I have clear memories of Regan in front of the wall saying "Mr. Gorbachev, tear down this wall!" I remember being glued to the TV and watching people dance at the Brandenburger Tor in 1989. I remember people hacking away at the wall and swinging it back and forth like a loose tooth.

And I remember the first time I heard the song "Zoo Station" by U2.

This city is still a crossroads for history and a meeting point between East and West. I live only a couple of blocks away from Kreutzberg and Berlin's Turkish area. It's an interesting place to be in an interesting time to be alive.

All of that said, I have been working on the film project for our course. I was falling asleep on the second day that I was here and I just started seeing these flashes of scenes. And they kind of made me smile. And then I heard dialogue and I knew that I would have to get up and write the stuff down. Almost two weeks later, we have a group of 4 people, a script, and motivation.

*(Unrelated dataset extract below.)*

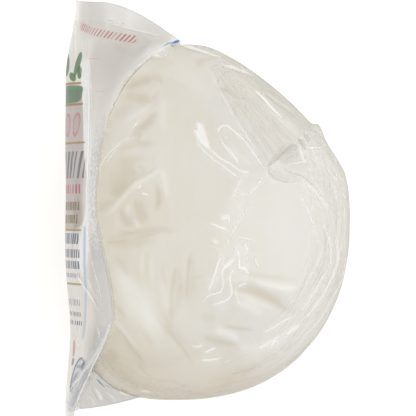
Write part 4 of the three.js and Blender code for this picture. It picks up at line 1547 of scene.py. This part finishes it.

It has been an interesting experience thus far. I enjoy collaboration. It is important to keep in mind at all times that film, in deed, is a collaborative art form. My group has brought some interesting things to the table that have complimented the original idea that I had and, in some instances, completely augmented it. I think that we have the potential to do something pretty special, if everything falls into place with casting a German girl and all that. Our goals are to capture the idea of memory, but at the same time entertain. To me, that's what the best films are able to do. We are only college students.

To paraphrase Michael Valentine Smith from Robert Heinlein's Stranger in a Strange Land, we are just eggs. But hopefully what we put together will achieve the goals we've set.